Sí, está bien: en las películas de Aristarain se habla mucho. Sí, claro, Luppi hace de Luppi, que acaso signifique hacer de Aristarain. Sí, tienen razón: Lugares comunes puede ser leída como un rompecabezas armado con pedazos de sus otras historias. Pero hay algo que cualquiera de estas verdades no alcanza a rozar y es que Aristarain ha construido una estilo, nutrido de esos y otros elementos, ideal para decir el puñado de cosas que siente que debe decir. Lugares comunes, probablemente: que le duele el país, que lo sublevan las injusticias, que cree en los ideales perdidos de la Revolución Francesa, que está harto del vacío de los discursos, que no confía en las instituciones ni en los bancos y, desde antes de diciembre, que entiende al amor de pareja como un salvavidas en el naufragio del ser, que sigue escribiendo Revolución con mayúsculas, que no está ni estará de acuerdo con que el hombre explote al hombre amparado en los usos y costumbres.

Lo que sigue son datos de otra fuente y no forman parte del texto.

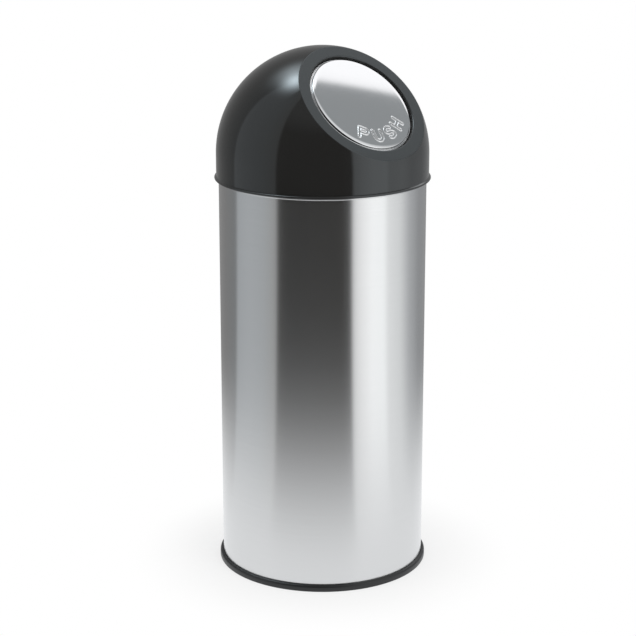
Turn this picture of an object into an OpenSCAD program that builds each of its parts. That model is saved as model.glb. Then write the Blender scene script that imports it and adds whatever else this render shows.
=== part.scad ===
// Dome top waste receptacle: a round sheet-steel bin with a lift-off dome lid,
// a sprung push flap in the dome's slanted face and a lift-out inner liner.
// Millimetres, +Z up, origin at the centre of the base, push flap towards -Y.
// "Depth" is always measured inwards from the dome's slanted face.

/* [Outer body] */
// Outer diameter of the steel body
body_d = 300; // [270:1:340]
// Sheet thickness of the body and its floor
body_wall = 1; // [0.8:0.1:1.3]
// Height of the top of the rolled rim above the ground
body_top = 581.5; // [500:0.5:680]
// Diameter of the rolled rim's bead
rim_bead_d = 3.6; // [3.2:0.1:4]
// How far that bead stands out past the body
rim_bead_out = 1.6; // [1:0.1:2]
// Height of the upturned edge of the floor pressing
floor_edge_h = 12; // [8:1:20]

/* [Base ring] */
// Height of the base ring
base_h = 9.8; // [9:0.1:14]
// How far the base ring stands out from the body
base_lip = 5; // [4.5:0.5:8]
// Radius of the base ring's upper outer edge
base_round = 4; // [2:0.5:4.4]
// Thickness of the base ring under the body's lower edge
base_web = 3.5; // [3:0.1:4.5]
// Height of the ledge that carries the floor pressing
ledge_h = 8; // [7:0.1:9]
// Width of that ledge
ledge_w = 13; // [12:0.5:18]

/* [Screws and nuts] */
// Thread diameter of all screws and studs
screw_d = 4; // [3:0.5:4]
// Head diameter of the base screws
screw_head_d = 8; // [7:0.5:9]
// Head height of the base screws
screw_head_h = 2.4; // [2:0.1:2.6]
// How deep those heads are sunk into the base ring's underside
screw_sink = 0.6; // [0.4:0.1:1]
// Gap round those heads
screw_head_gap = 0.5; // [0.3:0.1:0.8]
// Width of the crossed slots in those heads
slot_w = 1; // [0.6:0.1:1.4]
// Depth of the crossed slots
slot_depth = 1.2; // [0.8:0.1:1.4]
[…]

Una vez, en un festival internacional, Aristarain estuvo a punto de no ganar un premio porque un crítico polaco, se empeñaba en sostener que era imposible distinguirlo porque... su cine emocionaba. Tenía razón, en algun sentido. El cine de Aristarain –a despecho de su solvencia técnica: nadie narra como él aquí, al sur de todo– tiene la extraordinaria virtud de conmovernos, de dejarnos la conciencia llena de preguntas, de recordarnos que llamamos artistas a quienes pueden expresar por nosotros aquellas cosas que suelen quitarnos el sueño.